Fundamental structural study of hexagonal boron nitride (h-BN) and boron nitride nanotube (BNNT) at low and high temperatures

Abstract

The molecular structure stability at low and high temperature is important for an industrial application. The boron nitride-based materials, such as hexagonal boron nitride (h-BN) and boron nitride nanotubes (BNNTs), have been interested due to their high oxidation resistance and thermal stability. In this study, ex-situ and in-situ characterization techniques (e.g., Raman spectroscopy, X-ray Diffraction (XRD), and Fourier-transform infrared spectroscopy (FTIR)) were applied to investigate the structural change of BNNT and h-BN at high (up to 800 °C) and low (down to -50 °C) temperatures. The Raman spectroscopy results showed that at high temperatures (800 °C), h-BN exhibited a significant red shift under both inert and oxidizing conditions, while BNNT showed no peak shift, indicating its more stable structural resistance compared to h-BN. Both h-BN and BNNT showed no peak shift after cooling to low temperatures (-50 °C). Stability of h-BN and BNNT up to a high temperature of 800 °C was revealed from the thermogravimetric analysis (TGA) and FTIR spectroscopy results.
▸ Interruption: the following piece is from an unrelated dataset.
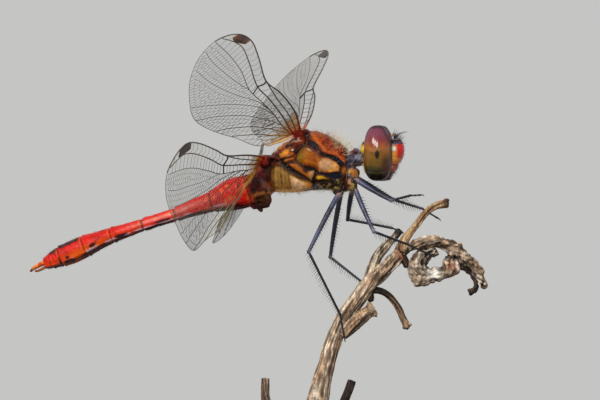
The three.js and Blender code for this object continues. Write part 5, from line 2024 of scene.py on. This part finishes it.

The FTIR results also indicate that under oxidizing conditions, heating h-BN results in the formation of more hydroxyl groups compared to BNNT. The in-situ XRD results showed a greater magnitude of lower 2θ shift with increasing temperatures for h-BN compared to BNNT. Additionally, there was a more significant increase in FWHM values with respect to temperatures for h-BN than BNNT regardless of the sample under inert or oxidizing conditions. The characterization results from this study indicate that BN-based materials, especially BNNT, are suitable candidates for high temperature chemical reaction applications.